A manageable commitment.
Instead of fighting an overwhelming task, her son only had to focus for two minutes.
That’s another spoke.
4. Breaking Work Into Small Chunks
They completed the work through several short sessions.
Many parents hear this and think:
“That sounds exhausting.”
And honestly, it can be.
Many parents wish their child could simply sit down and complete everything at once.
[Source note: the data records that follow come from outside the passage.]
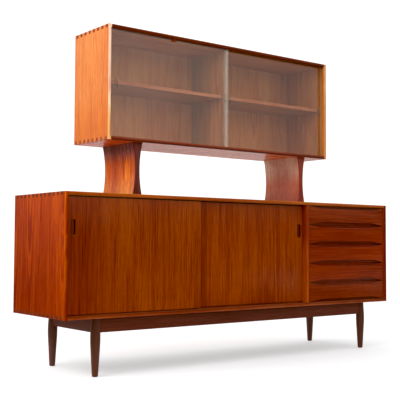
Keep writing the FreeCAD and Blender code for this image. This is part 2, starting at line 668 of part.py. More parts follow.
open_left = D.part_left + D.panel
open_wide = inner_right - open_left
front_wide = open_wide - 2 * D.drawer_play
front_tall = D.drawer_pitch - 2 * D.drawer_gap
backing_y = D.drawer_front_y + D.drawer_face
box_y = backing_y + D.drawer_backing
runners = []
for k in range(5):
    n = k + 1
    z0 = inner_low + D.drawer_pitch * k + D.drawer_gap
    x0 = open_left + D.drawer_play
    # front: a full backing, and a face whose upper and lower edges are cut back to a long hexagon
    b = new_body("drawer_front_%d" % n)
    W, H = front_wide, front_tall

    def outline(c):
        t, q = D.hex_tip, D.hex_corner
        return [(ZERO, ZERO), (t, ZERO), (q, c), (W - q, c), (W - t, ZERO), (W, ZERO),
                (W, H), (W - t, H), (W - q, H - c), (q, H - c), (t, H), (ZERO, H)]

    s = rect(sketch(b, "front%d_backing" % n, "XZ_Plane", ZERO - D.drawer_face), 0, 0, W, H)
    pad(b, s, D.drawer_backing, back=True)
    s1 = polygon(sketch(b, "front%d_face" % n, "XZ_Plane"), outline(D.hex_cut))
    s2 = polygon(sketch(b, "front%d_under" % n, "XZ_Plane", ZERO - D.drawer_face), outline(D.hex_cut + D.hex_under))
    f = b.newObject("PartDesign::AdditiveLoft", "front%d_loft" % n)
    f.Profile = s1
    f.Sections = [s2]
    f.Ruled = True
    b.Tip = f
    place(b, x0, D.drawer_front_y, z0)
    keep(b)

    # box: two grooved sides and a back; the bottom is let into the sides
    zs = z0 + D.drawer_rise
    mid = zs + D.drawer_side_tall / 2
    xl = x0
    xr = x0 + W - D.drawer_side
    sides = [box("side_left_%d" % n, xl, box_y, zs, D.drawer_side, D.drawer_long, D.drawer_side_tall),
             box("side_right_%d" % n, xr, box_y, zs, D.drawer_side, D.drawer_long, D.drawer_side_tall)]
    zb = z0 + D.bottom_rise
    back = box("back_%d" % n, xl + D.drawer_side, box_y + D.drawer_long - D.drawer_back_thick, zb + D.bottom_thick,
               W - 2 * D.drawer_side, D.drawer_back_thick, zs + D.drawer_side_tall - zb - D.bottom_thick)
    bottom = box("drawer_bottom_%d" % n, xl + D.drawer_side - D.bottom_let, box_y, zb,
                 W - 2 * D.drawer_side + 2 * D.bottom_let, D.drawer_long, D.bottom_thick)
    keep(bottom)
    deep = open_left + D.runner_wide + D.runner_play - x0
    ch = D.runner_tall + 2 * D.runner_play
    slots = [box("slot_left_%d" % n, xl - 5, box_y - 1, mid - ch / 2, deep + 5, D.drawer_long + 2, ch),
             box("slot_right_%d" % n, xr + D.drawer_side - deep, box_y - 1, mid - ch / 2, deep + 5,
                 D.drawer_long + 2, ch)]
    keep(cut("drawer_box_%d" % n, group("box_boards_%d" % n, sides + [back]), slots + [bottom]))
    runners.append(box("runner_left_%d" % n, open_left, D.runner_front, mid - D.runner_tall / 2,
                       D.runner_wide, D.runner_long, D.runner_tall))
    runners.append(box("runner_right_%d" % n, inner_right - D.runner_wide, D.runner_front, mid - D.runner_tall / 2,
                       D.runner_wide, D.runner_long, D.runner_tall))
keep(group("drawer_runners", runners))

# ----------------------------------------------------------------------------
# Top cabinet
# ----------------------------------------------------------------------------

h_tall = D.hutch_high - D.hutch_low
h_in_low = D.hutch_low + D.panel
h_in_high = D.hutch_high - D.panel
h_first = ZERO - D.hpin_width / 2
hb = flat_panel("hutch_bottom_board", D.hutch_left, D.hutch_front, D.hutch_low, D.hutch_width, D.hutch_depth,
                D.hpin_pitch, D.hpin_width, D.hpin_count, h_first, False)
ht = flat_panel("hutch_top_board", D.hutch_left, D.hutch_front, h_in_high, D.hutch_width, D.hutch_depth,
                D.hpin_pitch, D.hpin_width, D.hpin_count, h_first, True)
inner_wide = D.hutch_width - 2 * D.panel


low_z = h_in_low - D.low_track_let
low_tall = D.low_track_let + D.low_track_proud
blank_low = box("hutch_track_bottom_strip", hutch_in_left, D.track_front, low_z, inner_wide, D.track_wide, low_tall)
high_z = h_in_high - D.high_track_proud
high_tall = D.high_track_let + D.high_track_proud
blank_high = box("hutch_track_top_strip", hutch_in_left, D.track_front, high_z, inner_wide, D.track_wide, high_tall)
slots_low, slots_high = [], []
for tag, y in (("front", D.front_glass_y), ("rear", D.rear_glass_y)):
    slots_low.append(box("track_bottom_slot_" + tag, hutch_in_left - 1, y - D.glass_play, D.glass_low - D.glass_play,
                         inner_wide + 2, D.glass_thick + 2 * D.glass_play, 20))
    slots_high.append(box("track_top_slot_" + tag, hutch_in_left - 1, y - D.glass_play, high_z - 5,
                          inner_wide + 2, D.glass_thick + 2 * D.glass_play, high_tall + 5 - 2))
keep(cut("hutch_track_bottom", blank_low, slots_low))
keep(cut("hutch_track_top", blank_high, slots_high))
keep(cut("hutch_bottom", hb, dowels_high + [blank_low]))
keep(cut("hutch_top", ht, [blank_high]))

hl = upright_panel("hutch_side_left_board", D.hutch_left, D.hutch_front, D.hutch_low, D.hutch_depth, h_tall,
                   D.hpin_pitch, D.hpin_width, D.hpin_count, D.hpin_width / 2, True)
keep(cut("hutch_side_left", hl, pins_hl))
hr = upright_panel("hutch_side_right_board", hutch_in_right, D.hutch_front, D.hutch_low, D.hutch_depth, h_tall,
                   D.hpin_pitch, D.hpin_width, D.hpin_count, D.hpin_width / 2, False)
keep(cut("hutch_side_right", hr, pins_hr))

h_in_tall = h_in_high - h_in_low
b = box("hutch_divider_board", hdiv_left, D.hdiv_front, h_in_low, D.panel, D.back_front - D.hdiv_front, h_in_tall)
keep(cut("hutch_divider", b, pins_hd1 + pins_hd2))
keep(box("hutch_back", hutch_in_left, D.back_front, h_in_low, inner_wide, D.back_thick, h_in_tall))
keep(box("hutch_shelf_left", hutch_in_left + D.shelf_play, D.hshelf_front, D.hshelf_low,
         hdiv_left - hutch_in_left - 2 * D.shelf_play, D.hshelf_deep, D.panel))
keep(box("hutch_shelf_right", hdiv_right + D.shelf_play, D.hshelf_front, D.hshelf_low,
         hutch_in_right - hdiv_right - 2 * D.shelf_play, D.hshelf_deep, D.panel))

# Glass panes, each with a ground oval finger pull near both ends
for name, x0, wide, y0 in (
        ("glass_left", D.front_glass_left, D.front_glass_wide, D.front_glass_y),
        ("glass_right", D.rear_glass_left, D.rear_glass_wide, D.rear_glass_y)):
    b = new_body(name)
    s = rect(sketch(b, name + "_pane", "XZ_Plane"), 0, 0, wide, D.glass_high - D.glass_low)
    pad(b, s, D.glass_thick, back=True)
    for tag, ox in (("near", D.oval_left), ("far", wide - D.oval_right)):
        s = stadium(sketch(b, "%s_oval_%s" % (name, tag), "XZ_Plane"), ox, D.oval_height - D.glass_low,
                    D.oval_wide, D.oval_tall)
        pocket(b, s, D.oval_deep)
    place(b, x0, y0, D.glass_low)
    keep(b)

# Small block under the front of the top, in front of the left pane's middle
b = new_body("track_keeper")
pad(b, rect(sketch(b, "keeper_plan", "XY_Plane"), 0, 0, D.keeper_long, D.keeper_deep), D.keeper_tall)
dress(b, "Fillet", D.arris, lambda p: near(p.z, 0), "keeper_arris")
place(b, D.keeper_x, D.keeper_y, h_in_high - D.keeper_tall)
keep(b)

# ----------------------------------------------------------------------------
# Checks and files
# ----------------------------------------------------------------------------

doc.recompute()
for o in doc.Objects:
    if "Invalid" in o.State or "Error" in o.State:
        raise RuntimeError("failed object %s: %s" % (o.Name, o.State))
for f, before in CUTS:
    if not f.Shape.Volume < before.Shape.Volume - 1e-6:
        raise RuntimeError("cut removes nothing: " + f.Name)
labels = [o.Label for o in OUT]
if len(set(labels)) != len(labels) or len(labels) > 60:
    raise RuntimeError("labels clash or too many sub-parts: %d" % len(labels))
os.makedirs("parts", exist_ok=True)
for o in OUT:
    if o.Shape.isNull() or not o.Shape.isValid():
        raise RuntimeError("bad shape: " + o.Label)
    o.Shape.exportStep(os.path.join("parts", o.Label + ".step"))
total = Part.makeCompound([o.Shape for o in OUT])
bb = total.BoundBox
print("nodes", len(OUT), "solids", sum(len(o.Shape.Solids) for o in OUT))
print("box", [round(v, 2) for v in (bb.XMin, bb.YMin, bb.ZMin, bb.XMax, bb.YMax, bb.ZMax)])
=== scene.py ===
import math

import bpy
from mathutils import Matrix, Vector


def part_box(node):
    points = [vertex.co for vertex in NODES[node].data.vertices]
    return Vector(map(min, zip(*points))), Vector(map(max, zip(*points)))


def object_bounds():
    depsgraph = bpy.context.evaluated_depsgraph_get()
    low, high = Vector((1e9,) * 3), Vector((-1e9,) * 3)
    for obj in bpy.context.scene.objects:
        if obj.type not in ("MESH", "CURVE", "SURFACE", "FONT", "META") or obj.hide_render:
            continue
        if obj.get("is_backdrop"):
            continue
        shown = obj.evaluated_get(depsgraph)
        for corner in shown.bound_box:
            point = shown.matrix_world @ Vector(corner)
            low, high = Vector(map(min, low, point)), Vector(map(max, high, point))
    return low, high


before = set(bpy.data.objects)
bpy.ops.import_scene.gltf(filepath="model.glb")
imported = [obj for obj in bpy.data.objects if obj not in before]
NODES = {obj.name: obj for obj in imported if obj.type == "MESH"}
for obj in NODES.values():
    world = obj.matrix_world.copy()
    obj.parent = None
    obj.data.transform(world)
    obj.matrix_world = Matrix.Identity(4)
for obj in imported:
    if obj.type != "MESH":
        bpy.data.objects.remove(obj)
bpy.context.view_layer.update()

SCENE = bpy.context.scene


# ---------------------------------------------------------------------------
# Node helpers
# ---------------------------------------------------------------------------

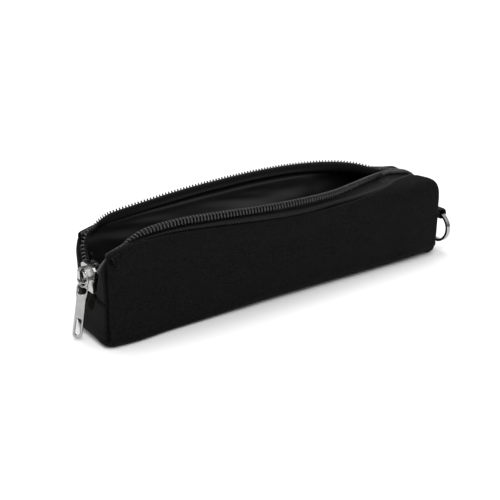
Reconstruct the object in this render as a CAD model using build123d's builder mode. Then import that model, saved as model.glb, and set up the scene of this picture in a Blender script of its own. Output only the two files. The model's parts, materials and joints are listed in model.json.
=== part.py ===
"""Soft neoprene pencil case, unzipped, with a pull tab at one end and a split ring at the other.

+X runs along the case towards the split ring, +Y to the back and +Z up.
The origin is the centre of the underside.
"""

import os
from math import cos, radians, sin

from build123d import *

# Case body
LENGTH = 220.0
DEPTH = 42.0
HEIGHT = 48.0
WALL = 2.5
CORNER_RADIUS = 7.0
EDGE_RADIUS = 5.0
END_SEAM_Z = 22.0

# Fabric layers inside the neoprene
TAPE_THICKNESS = 0.7
LAYER_GAP = 0.15
LINING_THICKNESS = 0.6
LINING_INSET = WALL + TAPE_THICKNESS + 2 * LAYER_GAP

# Mouth and its two flexing lips
MOUTH_LEFT = -84.0
MOUTH_RIGHT = 56.0
LIP_END_GAP = 0.4
LIP_HINGE_Z = 28.0
LIP_HINGE_Y = DEPTH / 2 - WALL / 2
LIP_LENGTH = 22.4
LIP_LEAN = 8.6
RIM_Z = LIP_HINGE_Z - WALL / 2 - 0.45

# Zip
ZIP_END_X = LENGTH / 2 - WALL - 0.5
COIL_WIDTH = 3.4
COIL_THICKNESS = 2.4
ZIP_SLOT_HALF = 7.0
TAPE_OVERLAP = 3.4
STATIONS_PER_SPAN = 3

# Slider
SLIDER_LOW = 23.0
SLIDER_HIGH = 37.0
PLATE_THICKNESS = 1.2
PLATE_GAP = 0.4
FLANGE_WIDTH = 0.6
FLANGE_DEPTH = 0.85
BRIDGE_WIDTH = 2.8
BRIDGE_REACH = 5.1
BRIDGE_LOW = 29.0
BRIDGE_HIGH = 36.4

# Link ring and pull tab
LINK_RADIUS = 4.0
LINK_WIRE = 1.1
LINK_PIVOT = (-112.3, 0, 34.4)
LINK_TURN = 12.0
LINK_LEAN = 7.0
TAB_TURN = 57.0
TAB_WIDTH = 4.8
TAB_EYE_WIDTH = 5.8
TAB_THICKNESS = 1.1
TAB_TOP = 2.3
TAB_BOTTOM = 26.6
TAB_FOOT = (-119.0, -2.0, 0.0)

# Webbing loop and split ring
LOOP_Y = -15.0
LOOP_WIDTH = 7.0
LOOP_THICKNESS = 0.9
RING_CENTRE = (115.0, LOOP_Y, 15.2)
RING_MEAN_RADIUS = 8.6
RING_WIRE = 1.5
RING_COIL_PITCH = 1.35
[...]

But that’s not where some kids are yet.
These short sessions are scaffolding.
They are temporary supports.
Over time, the child can build endurance.
Two minutes becomes five.
Five becomes ten.
Ten becomes twenty.
The threshold grows.
The resistance decreases.
This process works.
It just takes time.
5. Recognizing Fatigue
When they became exhausted, they didn’t push harder.
They went for a walk.
They reset.
They took care of themselves.
That’s another spoke.
6. Preparing for Conversations
She scheduled an appointment with her son.
I often call this a “pre-talk.”
Instead of surprising him with a difficult conversation, she let him know it was coming.
That gave him time to mentally prepare.
Another spoke.
7. Using Visual Supports
She set up visual prompts.
Instead of constantly directing him, she created external supports.
The responsibility shifted from her doing everything to him following a structure.
Another spoke.
8. Building Connection
She followed through on promises.
She connected with his interests.
They played Magic together.
She invested in the relationship.
Another spoke.
The Big Lesson
Here’s what I want you to take away from this video:
Helping your child is not a linear, step-by-step process.
There is no perfect starting point.
You don’t need to find the magical first step.
You simply need to pick a spoke and begin.
Maybe your first spoke is self-care.
Maybe it’s connection.
Maybe it’s cleaning out the backpack.
Maybe it’s improving communication.
Maybe it’s creating better routines.
It doesn’t matter where you start.
Just start.
Then continue strengthening multiple spokes over time.
Use whatever tools you currently have.
Your toolkit doesn’t need to be perfect.
It just needs to be used.
Patient Persistence
The second idea is patient persistence.
Be patient.
Be persistent.
Then be patient again.
Keep showing up.
Keep planting seeds.
Keep strengthening the spokes.
Don’t give up.
I know some of you are facing incredibly difficult situations.
I know some of you feel exhausted.
I know some of you feel like you’re pushing a giant boulder uphill.
But this work matters.
Tiny wins matter.
Micro-wins matter.
Every small improvement matters.
The process works.
Keep going.
Final Thoughts
If you remember nothing else from this video, remember this:
Use Spoke Theory.
Strengthen multiple areas at once.
Don’t worry about starting perfectly.
Be patient.
Be persistent.
Celebrate the wins, especially the relationship wins.
Those moments of connection—the go-karting, the ice cream, the laughter, the feeling that your family is enjoying being together—those are often the biggest victories of all.
My name is Seth Perler. I’m an executive function coach based in Boulder, Colorado.